We got up early the next morning, and motored down the absolutely gorgeous coast of St Vincent, past one stunning bay after another, until we reached the designated customs/testing/quarantine anchorage at Young Island Cut.

“Jimmy” met us in a small boat and guided us to a mooring that we would never have seen on our own, marked as it was with a small plastic water bottle. It was way closer to the cliff side than we would ever have felt safe anchoring, but that made for a beautiful view, as well as entertainment from the congregation of egrets that live in the tree above.

The check-in process was smooth, though we still aren’t super comfortable with our documents leaving our sight. We got our first of probably many PCR tests, aka “the brain swab”, and settled in to wait for the results, and to clean off some of the Saharan dust. Ick.

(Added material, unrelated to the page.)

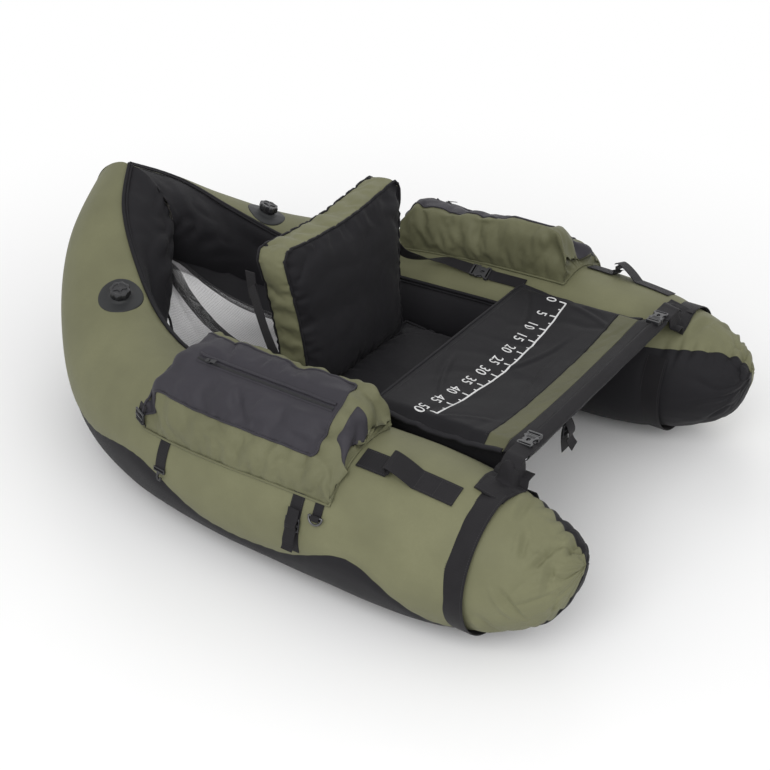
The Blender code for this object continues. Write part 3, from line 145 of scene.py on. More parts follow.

And, holy crap, we’re still in St Vincent as I write this, which means that for the first time in two years, we’re actually all the way caught up! Let’s see how long that lasts.

One comment

  1. I’m fascinated by your ability to fix a steering hydraulic problem.
    And the blown out main, needing to reef for the rest of the trip. Amazing.
    I’m a close-to-shore boater, so this is all amazing to me.

    We trailered our 17 ft boat to Salem MA on July 4th and motored out to a tiny island in Marblehead harbor with our grandkids. People were setting up beach chairs to view the fireworks 11 hrs in advance. And none of them were looking at cell phones. That’s rare.